-- Record excerpts start --
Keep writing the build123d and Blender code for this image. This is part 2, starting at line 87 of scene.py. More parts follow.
-- Record excerpts end --
-- Record excerpts start --
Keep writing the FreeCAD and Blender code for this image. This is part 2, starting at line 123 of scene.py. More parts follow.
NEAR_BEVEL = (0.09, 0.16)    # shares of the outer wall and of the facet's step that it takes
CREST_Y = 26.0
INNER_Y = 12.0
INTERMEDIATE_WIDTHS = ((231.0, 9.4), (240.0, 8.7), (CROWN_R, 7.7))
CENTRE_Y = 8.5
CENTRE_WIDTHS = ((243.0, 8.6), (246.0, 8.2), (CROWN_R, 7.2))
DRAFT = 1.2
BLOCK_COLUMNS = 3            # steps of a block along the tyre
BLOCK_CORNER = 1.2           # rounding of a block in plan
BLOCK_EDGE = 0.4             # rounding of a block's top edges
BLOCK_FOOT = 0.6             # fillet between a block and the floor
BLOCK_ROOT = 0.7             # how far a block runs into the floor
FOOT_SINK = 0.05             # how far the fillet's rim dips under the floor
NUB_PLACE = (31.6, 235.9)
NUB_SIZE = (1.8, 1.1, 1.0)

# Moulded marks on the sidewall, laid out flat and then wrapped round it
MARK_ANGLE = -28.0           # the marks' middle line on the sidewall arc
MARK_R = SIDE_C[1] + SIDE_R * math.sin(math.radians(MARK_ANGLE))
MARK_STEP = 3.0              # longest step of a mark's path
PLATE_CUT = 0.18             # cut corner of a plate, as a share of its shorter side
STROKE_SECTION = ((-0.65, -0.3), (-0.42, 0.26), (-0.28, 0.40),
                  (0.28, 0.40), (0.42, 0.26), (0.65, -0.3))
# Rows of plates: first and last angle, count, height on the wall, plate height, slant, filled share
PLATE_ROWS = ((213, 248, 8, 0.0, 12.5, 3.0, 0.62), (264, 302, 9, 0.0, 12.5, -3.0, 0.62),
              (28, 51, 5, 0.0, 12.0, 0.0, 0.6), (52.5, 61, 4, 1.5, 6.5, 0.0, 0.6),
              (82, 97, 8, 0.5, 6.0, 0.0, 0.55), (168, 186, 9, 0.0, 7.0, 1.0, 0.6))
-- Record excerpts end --
■ What is required
Everything from the line containing "Keep writing the FreeCAD" down to the line containing "7.0, 1.0, 0.6))" should be retyped exactly, both lines included, and nothing more.

■ Answer for this exercise
Keep writing the FreeCAD and Blender code for this image. This is part 2, starting at line 123 of scene.py. More parts follow.
NEAR_BEVEL = (0.09, 0.16)    # shares of the outer wall and of the facet's step that it takes
CREST_Y = 26.0
INNER_Y = 12.0
INTERMEDIATE_WIDTHS = ((231.0, 9.4), (240.0, 8.7), (CROWN_R, 7.7))
CENTRE_Y = 8.5
CENTRE_WIDTHS = ((243.0, 8.6), (246.0, 8.2), (CROWN_R, 7.2))
DRAFT = 1.2
BLOCK_COLUMNS = 3            # steps of a block along the tyre
BLOCK_CORNER = 1.2           # rounding of a block in plan
BLOCK_EDGE = 0.4             # rounding of a block's top edges
BLOCK_FOOT = 0.6             # fillet between a block and the floor
BLOCK_ROOT = 0.7             # how far a block runs into the floor
FOOT_SINK = 0.05             # how far the fillet's rim dips under the floor
NUB_PLACE = (31.6, 235.9)
NUB_SIZE = (1.8, 1.1, 1.0)

# Moulded marks on the sidewall, laid out flat and then wrapped round it
MARK_ANGLE = -28.0           # the marks' middle line on the sidewall arc
MARK_R = SIDE_C[1] + SIDE_R * math.sin(math.radians(MARK_ANGLE))
MARK_STEP = 3.0              # longest step of a mark's path
PLATE_CUT = 0.18             # cut corner of a plate, as a share of its shorter side
STROKE_SECTION = ((-0.65, -0.3), (-0.42, 0.26), (-0.28, 0.40),
                  (0.28, 0.40), (0.42, 0.26), (0.65, -0.3))
# Rows of plates: first and last angle, count, height on the wall, plate height, slant, filled share
PLATE_ROWS = ((213, 248, 8, 0.0, 12.5, 3.0, 0.62), (264, 302, 9, 0.0, 12.5, -3.0, 0.62),
              (28, 51, 5, 0.0, 12.0, 0.0, 0.6), (52.5, 61, 4, 1.5, 6.5, 0.0, 0.6),
              (82, 97, 8, 0.5, 6.0, 0.0, 0.55), (168, 186, 9, 0.0, 7.0, 1.0, 0.6))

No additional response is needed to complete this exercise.